Sales Quota Management Tips

Proper sales quota management takes a balanced approach. Besides closing deals, it involves managing the entire pipeline and the pressure that comes with ambitious goals. Plus, managing sales quota is a continuous process that requires ongoing effort and attention.

Tips for Setting and Achieving Sales Quotas

Follow these tips to set, achieve, and manage sales quotas like a pro:

  • Set fair and achievable quotas: An unrealistic and too ambitious quota demotivates an entire team. Make sure to set challenging but realistic quotas;
  • Provide the right tools: Your team members need resources and tools to achieve their quotas. Equip them with the required tools and resources. For example, sales teams using Octopus CRM can effectively automate LinkedIn outreach and generate leads on the platform from a single dashboard; 
  • Continuous coaching: Regular coaching on deal strategy, objection handling, and pipeline management can help turn an average performer into a top seller;
  • Review your progress daily: Keep track of your performance daily and use the right tools to track performance and tweak your strategy;  
  • Use a personal sales quota template: A simple sales quota template can help you track your progress against your daily and weekly goals. This could be a spreadsheet or a custom dashboard that shows your key metrics at a glance.
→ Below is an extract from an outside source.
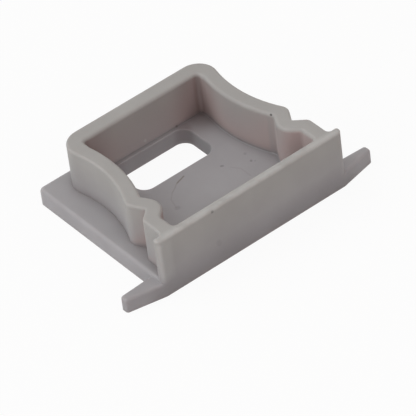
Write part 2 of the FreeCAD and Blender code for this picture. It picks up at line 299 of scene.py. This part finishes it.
def made(tree, kind, *values, **choices):
    """Add a node, fill its inputs in order, and give back its first output.

    Each value is a socket to link or a plain value, and each choice an attribute of the node.
    """
    node = tree.nodes.new("ShaderNode" + kind)
    for name, choice in choices.items():
        setattr(node, name, choice)
    inputs = [socket for socket in node.inputs if socket.enabled]
    for socket, value in zip(inputs, values):
        if isinstance(value, bpy.types.NodeSocket):
            tree.links.new(value, socket)
        else:
            socket.default_value = value
    return next(socket for socket in node.outputs if socket.enabled)


def combined(tree, operation, first, *others):
    """Work out one value from several with the same operation."""
    result = first
    for other in others:
        result = made(tree, "Math", result, other, operation=operation)
    return result


def times(tree, *values):
    """Multiply values with each other."""
    return combined(tree, "MULTIPLY", *values)


def ranged(tree, value, band, least=0.0, most=1.0):
    """Turn values from one end of a band to the other into values from least to most."""
    return made(tree, "MapRange", value, *band, least, most)


def blend(tree, share, first, second, kind="RGBA"):
    """Mix two colours, or two directions."""
    return made(tree, "Mix", share, first, second, data_type=kind)


def noise(tree, place, size, detail):
    """A cloud texture with features of one size."""
    return made(tree, "TexNoise", place, 1 / size, detail)


def openness(tree, reach):
    """How open the surface is to what lies within reach."""
    shade = made(
        tree, "AmbientOcclusion", WHITE, reach, only_local=True, samples=OPENNESS_SAMPLES)
    return shade.node.outputs["AO"]


def region(tree, along, bands):
    """A mask that is 1 where the surface lies in all of the bands."""
    return times(tree, *(
        ranged(tree, along[measure], (outside * MM, inside * MM))
        for measure, outside, inside in bands))


def in_metres(point):
    """A point given in millimetres."""
    return [value * MM for value in point]


def arrange(tree):
    """Set nodes out in the editor in columns, each to the left of all that it feeds."""
    columns = {node.name: 0 for node in tree.nodes}
    feeds = [(link.from_node.name, link.to_node.name) for link in tree.links]
    settled = False
    while not settled:
        settled = True
        for source, target in feeds:
            if columns[source] <= columns[target]:
                columns[source] = columns[target] + 1
                settled = False
    filled = {}
    for node in tree.nodes:
        column = columns[node.name]
        row = filled.get(column, 0)
        filled[column] = row + 1
        node.location = (-NODE_COLUMN * column, -NODE_ROW * row)


def streak_group():
    """A node group that puts out a soft line between two points of the surface."""
    group = bpy.data.node_groups.new("Streak", "ShaderNodeTree")
    for name, kind in (
            ("Vector", "NodeSocketVector"), ("Start", "NodeSocketVector"),
            ("Run", "NodeSocketVector"), ("Half Width", "NodeSocketFloat"),
            ("Strength", "NodeSocketFloat")):
        group.interface.new_socket(name, in_out="INPUT", socket_type=kind)
    group.interface.new_socket("Mask", in_out="OUTPUT", socket_type="NodeSocketFloat")
    given = group.nodes.new("NodeGroupInput").outputs
    run = given["Run"]
    offset = made(group, "VectorMath", given["Vector"], given["Start"], operation="SUBTRACT")
    along = made(group, "VectorMath", offset, run, operation="DOT_PRODUCT")
    length = made(group, "VectorMath", run, run, operation="DOT_PRODUCT")
    share = made(group, "Math", along, length, operation="DIVIDE", use_clamp=True)
    nearest = made(group, "VectorMath", run, share, operation="SCALE")
    gap = made(group, "VectorMath", offset, nearest, operation="DISTANCE")
    widths = made(group, "Math", gap, given["Half Width"], operation="DIVIDE")
    fade = made(
        group, "MapRange", widths, *STREAK_EDGE, 0.0, given["Strength"],
        interpolation_type="SMOOTHSTEP")
    group.links.new(fade, group.nodes.new("NodeGroupOutput").inputs["Mask"])
    arrange(group)
    return group


def marked(tree, streak, place, marks):
    """A mask of marks, as strong at each point as the strongest of them."""
    return combined(tree, "MAXIMUM", *(
        made(tree, "Group", place, in_metres(start), in_metres(run), half_width * MM, strength,
             node_tree=streak)
        for start, run, half_width, strength in marks))


class Surface:
    """Sockets that tell where a point of the cap lies and what lies round it."""

    def __init__(self, tree, settings):
        self.place = tree.nodes.new("ShaderNodeTexCoord").outputs["Object"]
        axes = made(tree, "SeparateXYZ", self.place).node.outputs
        self.along = {name: axes[name] for name in "XYZ"}
        self.along["aside"] = made(tree, "Math", axes["X"], operation="ABSOLUTE")
        self.clouds = noise(tree, self.place, settings.cloud_size, 3.0)
        self.near = openness(tree, settings.crease_reach)
        self.pocket = region(tree, self.along, POCKET)
        self.front = region(tree, self.along, FRONT_FACE)
        # The worn mask marks the left front corner, where a highlight is painted and the normal
        # leans over.
        self.worn = times(tree, self.front, region(tree, self.along, HIGHLIT_CORNER))


def clouded_grey(tree, settings, surface):
    """Grey plastic, with painted cooler light lower down, and faintly clouded."""
    # Painted cooler light lower down, blending into the plastic's own colour higher up.
    upper = region(tree, surface.along, UPPER_PLUG)
    colour = blend(tree, upper, settings.low_cool_light_colour, settings.body_colour)
    darker = ranged(tree, surface.clouds, CLOUDED, settings.cloud_share, 0.0)
    return blend(tree, darker, colour, BLACK)


def with_hollows(tree, settings, surface, colour):
    """Paint warm bounce light on the walls of hollows, and paint shade at the feet of walls and in
    the creases.
    """
    # Painted warm bounce light on the walls of hollows, where they are least open.
    hollow = ranged(
        tree, openness(tree, settings.hollow_reach), HOLLOW, 0.0, settings.hollow_bounce_share)
    narrow = combined(tree, "MAXIMUM", surface.pocket, region(tree, surface.along, CHEEKS))
    walls = region(tree, surface.along, WALLS)
    colour = blend(tree, times(tree, hollow, narrow, walls), colour, settings.hollow_bounce_colour)

    # Painted shade at the feet of walls and in creases, lighter on the ledge behind the slot.
    ledge = ranged(tree, region(tree, surface.along, SLOT_LEDGE), (0.0, 1.0), 1.0, SLOT_RELIEF)
    dark = times(tree, region(tree, surface.along, AROUND_PLUG), ledge)
    seam = ranged(tree, openness(tree, settings.seam_shade_reach), SEAM_SHADE, 0.0, settings.seam_shade_share)
    crease = ranged(tree, surface.near, CREASE, 0.0, settings.crease_share)
    for line in (seam, crease):
        colour = blend(tree, times(tree, line, dark), colour, settings.seam_shade_colour)
    return colour


def with_marks(tree, settings, surface, colour):
    """Add painted shade at the foot of the front wall, scratches, specks, dust and the painted
    shade of deep corners.
    """
    # Painted shade at the foot of the front wall, in the speck colour.
    painted_shade = times(
        tree, surface.front, region(tree, surface.along, FRONT_FOOT), settings.foot_shade)
    colour = blend(tree, painted_shade, colour, settings.speck_and_shade_colour)

    wander = noise(tree, surface.place, WANDER_SIZE, 2.0).node.outputs["Color"]
    drift = made(
        tree, "VectorMath", wander, (WANDER_REACH,) * 3, surface.place,
        operation="MULTIPLY_ADD")
    wandering = made(tree, "VectorMath", drift, (WANDER_REACH / 2,) * 3, operation="SUBTRACT")
    streak = streak_group()
    for marks, ink in (
            (SCRATCHES, settings.scratch_colour), (SPECKS, settings.speck_and_shade_colour),
            (DUST, settings.dust_and_highlight_colour)):
        colour = blend(tree, marked(tree, streak, wandering, marks), colour, ink)
    shaded = times(
        tree, marked(tree, streak, surface.place, SHADES), surface.pocket,
        region(tree, surface.along, UNDER_RIM))
    return blend(tree, shaded, colour, settings.shade_colour)


def with_highlights(tree, settings, surface, colour):
    """Paint pale highlights on the left front corner and in patches along the front rim."""
    # Painted highlight on the left front corner.
    pale = times(tree, surface.worn, settings.corner_highlight)
    colour = blend(tree, pale, colour, settings.dust_and_highlight_colour)
    # Painted highlight along the front rim, in patches.
    highlit = noise(tree, surface.place, settings.rim_highlight_size, 3.0)
    highlit = ranged(tree, highlit, RIM_HIGHLIGHT, LEAST_RIM_HIGHLIGHT, settings.rim_highlight_share)
    highlit = times(tree, highlit, region(tree, surface.along, FRONT_RIM))
    return blend(tree, highlit, colour, settings.dust_and_highlight_colour)


def soft_normal(tree, settings, surface):
    """Roll light over open edges, lay the pocket's fillet flat and lean the worn corner over."""
    crisp = tree.nodes.new("ShaderNodeNewGeometry").outputs["Normal"]
    soft = made(tree, "Bevel", settings.edge_softness, samples=BEVEL_SAMPLES)
    normal = blend(tree, ranged(tree, surface.near, OPEN_EDGE), crisp, soft, "VECTOR")
    fillet = times(tree, surface.pocket, region(tree, surface.along, POCKET_FILLET))
    normal = blend(tree, fillet, normal, UP, "VECTOR")
    lean = made(
        tree, "VectorMath", (-settings.corner_wear, 0.0, 0.0), surface.worn, operation="SCALE")
    normal = made(tree, "VectorMath", normal, lean, operation="ADD")
    return made(tree, "VectorMath", normal, operation="NORMALIZE")


def moulded_plastic(settings):
    """Satin grey plastic with a fine mould texture, painted warm bounce light in hollows, painted
    shade and highlights, and a few marks of use.
    """
    material = bpy.data.materials.new("moulded_grey_plastic")
    material.use_nodes = True
    tree = material.node_tree
    shader = tree.nodes["Principled BSDF"]
    shader.inputs["IOR"].default_value = PLASTIC_IOR
    shader.inputs["Subsurface Weight"].default_value = settings.glow_share
    shader.inputs["Subsurface Radius"].default_value = GLOW_TINT
    shader.inputs["Subsurface Scale"].default_value = settings.glow_depth

    surface = Surface(tree, settings)
    colour = clouded_grey(tree, settings, surface)
    for layer in (with_hollows, with_marks, with_highlights):
        colour = layer(tree, settings, surface, colour)
    tree.links.new(colour, shader.inputs["Base Color"])
    satin = ranged(
        tree, surface.clouds, CLOUDED_SATIN,
        settings.roughness + ROUGH_SPREAD, settings.roughness - ROUGH_SPREAD)
    tree.links.new(satin, shader.inputs["Roughness"])

    bump = tree.nodes.new("ShaderNodeBump")
    bump.inputs["Distance"].default_value = settings.grain_depth
    grain = noise(tree, surface.place, settings.grain_size, 2.0)
    tree.links.new(grain, bump.inputs["Height"])
    tree.links.new(soft_normal(tree, settings, surface), bump.inputs["Normal"])
    tree.links.new(bump.outputs["Normal"], shader.inputs["Normal"])
    arrange(tree)
    return material


def seen_as_white(tree):
    """1 for rays from the camera and those that shiny or clear surfaces send on, 0 for light."""
    rays = tree.nodes.new("ShaderNodeLightPath").outputs
    return combined(
        tree, "MAXIMUM",
        rays["Is Camera Ray"], rays["Is Glossy Ray"], rays["Is Transmission Ray"])


def floor_material(settings):
    """White floor that keeps part of the object's shadow.

    It is clear from behind, and for light that starts on the face that lies on it, so that this
    face can be seen from below.
    """
    material = bpy.data.materials.new("floor_white")
    material.use_nodes = True
    tree = material.node_tree
    shader = tree.nodes["Principled BSDF"]
    shader.inputs["Base Color"].default_value = settings.floor_colour
    shader.inputs["Roughness"].default_value = 1.0
    shader.inputs["Specular IOR Level"].default_value = 0.0
    white = times(tree, seen_as_white(tree), settings.floor_white)
    floor = made(
        tree, "MixShader", white, shader.outputs["BSDF"], made(tree, "Emission", WHITE, 1.0))

    length = tree.nodes.new("ShaderNodeLightPath").outputs["Ray Length"]
    touching = made(tree, "Math", length, 4 * FLOOR_GAP, operation="LESS_THAN")
    behind = tree.nodes.new("ShaderNodeNewGeometry").outputs["Backfacing"]
    clear = combined(tree, "MAXIMUM", touching, behind)
    floor = made(tree, "MixShader", clear, floor, made(tree, "BsdfTransparent"))
    tree.links.new(floor, tree.nodes["Material Output"].inputs["Surface"])
    arrange(tree)
    return material


def white_world(settings):
    """Even light from all round, seen as white."""
    world = bpy.data.worlds.new("studio_light")
    world.use_nodes = True
    tree = world.node_tree
    light = tree.nodes["Background"]
    light.inputs["Color"].default_value = settings.sky_colour
    light.inputs["Strength"].default_value = settings.sky_light
    sky = made(
        tree, "MixShader", seen_as_white(tree), light.outputs["Background"],
        made(tree, "Background", WHITE, 1.0))
    tree.links.new(sky, tree.nodes["World Output"].inputs["Surface"])
    arrange(tree)
    return world


def look_matrix(eye, target, roll=0.0):
    """The place and turn of something that looks from eye to target."""
    turn = (target - eye).to_track_quat("-Z", "Y").to_matrix().to_4x4()
    return Matrix.Translation(eye) @ turn @ Matrix.Rotation(roll, 4, "Z")


class CAP_OT_finish_plastic(bpy.types.Operator):
    """Gives the end cap its grey plastic"""

    bl_idname = "end_cap.finish_plastic"
    bl_label = "Finish the plastic"

    def execute(self, context):
        CAP.data.materials.clear()
        CAP.data.materials.append(moulded_plastic(context.scene.cap_plastic))
        return {"FINISHED"}


class CAP_OT_set_up_studio(bpy.types.Operator):
    """Builds the floor, the light and the camera"""

    bl_idname = "end_cap.set_up_studio"
    bl_label = "Set up the studio"

    def execute(self, context):
        settings = context.scene.cap_studio
        bpy.ops.object.select_all(action="DESELECT")
        bpy.ops.mesh.primitive_plane_add(
            size=settings.floor_side, location=(0, 0, CAP_LOW.z - FLOOR_GAP))
        floor = context.object
        floor.name = "floor"
        floor.data.materials.append(floor_material(settings))
        context.scene.world = white_world(settings)
        for name, direction in LAMPS:
            self.add_lamp(context, settings, name, direction)
        self.add_camera(context, settings)
        context.scene.view_settings.view_transform = "Standard"
        return {"FINISHED"}

    def add_lamp(self, context, settings, name, direction):
        """A square lamp that faces the cap from one direction."""
        bpy.ops.object.light_add(type="AREA")
        lamp = context.object
        lamp.name = name + "_light"
        lamp.data.energy = getattr(settings, name + "_light")
        lamp.data.color = getattr(settings, name + "_colour")
        lamp.data.size = settings.lamp_side
        eye = Vector(direction).normalized() * settings.lamp_reach
        lamp.matrix_world = look_matrix(eye, Vector((0.0, 0.0, 0.0)))

    def add_camera(self, context, settings):
        """A long lens at the photograph's viewing angle."""
        bpy.ops.object.camera_add()
        camera = context.object
        camera.data.sensor_width = SENSOR
        camera.data.lens = settings.lens
        camera.data.clip_start = NEAREST_SEEN
        target = Vector((0, CAP_LOW.y, CAP_LOW.z)) + Vector(settings.aim)
        level = math.cos(settings.elevation)
        back = Vector((
            -math.sin(settings.azimuth) * level,
            -math.cos(settings.azimuth) * level,
            math.sin(settings.elevation)))
        eye = target + back * settings.distance
        camera.matrix_world = look_matrix(eye, target, -settings.roll)
        context.scene.camera = camera


class CAP_PT_panel(bpy.types.Panel):
    """Steps and settings of the end cap"""

    bl_idname = "CAP_PT_panel"
    bl_label = "End cap"
    bl_space_type = "VIEW_3D"
    bl_region_type = "UI"
    bl_category = "End Cap"

    def draw(self, context):
        layout = self.layout
        for operator, settings in (
                (CAP_OT_finish_plastic, context.scene.cap_plastic),
                (CAP_OT_set_up_studio, context.scene.cap_studio)):
            box = layout.box()
            box.operator(operator.bl_idname)
            for name in settings.__annotations__:
                box.prop(settings, name)


CLASSES = (
    PlasticSettings,
    StudioSettings,
    CAP_OT_finish_plastic,
    CAP_OT_set_up_studio,
    CAP_PT_panel,
)


def register():
    """Add the classes and their settings to Blender."""
    for cls in CLASSES:
        bpy.utils.register_class(cls)
    bpy.types.Scene.cap_plastic = PointerProperty(type=PlasticSettings)
    bpy.types.Scene.cap_studio = PointerProperty(type=StudioSettings)


def unregister():
    """Take them out again."""
    del bpy.types.Scene.cap_studio
    del bpy.types.Scene.cap_plastic
    for cls in reversed(CLASSES):
        bpy.utils.unregister_class(cls)


def main():
    """Build everything in order."""
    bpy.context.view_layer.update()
    register()
    bpy.ops.end_cap.finish_plastic()
    bpy.ops.end_cap.set_up_studio()


if __name__ == "__main__":
    main()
Meet Your Sales Quota and Exceed Your Team’s Sales Goals

You learned everything about sales quota, including its definition, how to set a quota, sales quota planning and strategy, and everything in between. Now, it’s time for you to put this knowledge into practice. Whether you’re a sales manager or a sales rep, this guide can help you set, track, and manage quotas and consistently achieve your goals. 

Take inspiration from the sales quota examples, use the right quota-setting methods, and support your team with strategy and templates. This way, you can create an environment where everyone will be motivated to achieve their set quotas.